American first couple Barack and Michelle Obama are trying to keep some balance between their hugely demanding jobs and family life. They have also promised a family-friendly workplace for their staff. How well are they doing?

Quite well with their own family, according to the New York Times. He gets to dine with them at night, attends schools presentations and joins impromptu plunges in the White House pool with his girls. But not so well with their employees, it seems. Obama’s chief of staff, Rahm Emanuel, has found the White House “brutal on family life”, despite the good intentions of his boss.

To support working parents, the Obamas distributed laptops to aides with families — before those without children — so they could work from home. They invited the children of some advisers to a White House screening of the film “Madagascar” and a Take Your Kids to Work Day hosted by the first lady. They have created some flexible work schedules and encourage their aides to take their children to work when child care arrangements fall through, as well as to swim in the White House pool or play outside.

“Part of the reason that we built the swing set out there was to say, you know, on weekends or after school, bring the kids here, set them loose, because, you know, we want to make sure that you’re staying in contact with your family,” Mr. Obama said in an interview on “NBC Nightly News.” “That, ultimately, I think, makes people work better.”
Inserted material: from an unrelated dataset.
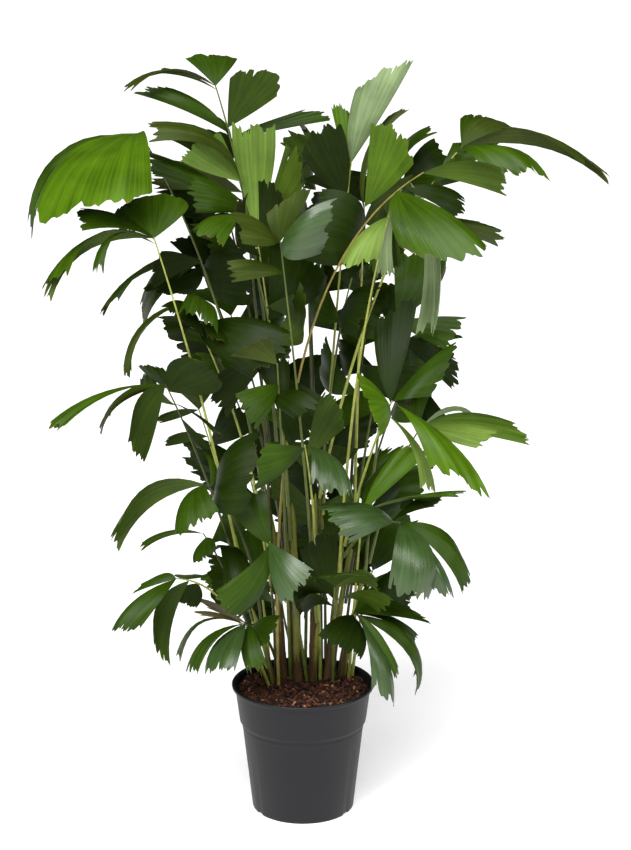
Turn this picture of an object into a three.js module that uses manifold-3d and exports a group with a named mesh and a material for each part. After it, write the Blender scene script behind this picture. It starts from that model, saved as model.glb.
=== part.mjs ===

Emanuel, who has three children, took up the swimming pool offer recently — with a 5am dip with his two daughters, aged 9 and 11. It was the only time he could squeeze it in. White House advisers have very prestigious jobs, but they often work 60 to 70 hours a week for the privilege. Some manage school trips and soccer matches, but others bear the scars of missed birthdays and bedtimes, cancelled dinners and playdates. Two aides with young children have already left the White House for administration jobs with better hours.

Obama’s chief economist managed her first visit to her son’s school at 10pm on a Friday, when he pointed out his classroom in the dark. The budget chief, a divorced father of two, relies on his parents to care for them while he works weekends. Jill Biden’s communications director (the vice-president’s wife actually needs one?) “kisses her 11-month-old son outside the White House gates when her baby sitter strolls by on sunny afternoons.”

Mr. Emanuel said he knew the Obama-mania was waning in his household when he told his son recently that they would again be savoring father-son bonding time at the White House on a Saturday.

The 12-year-old did not jump for joy. He set conditions.

“I’ll go,” his son said, “but I don’t want to sit through another Iranian meeting.”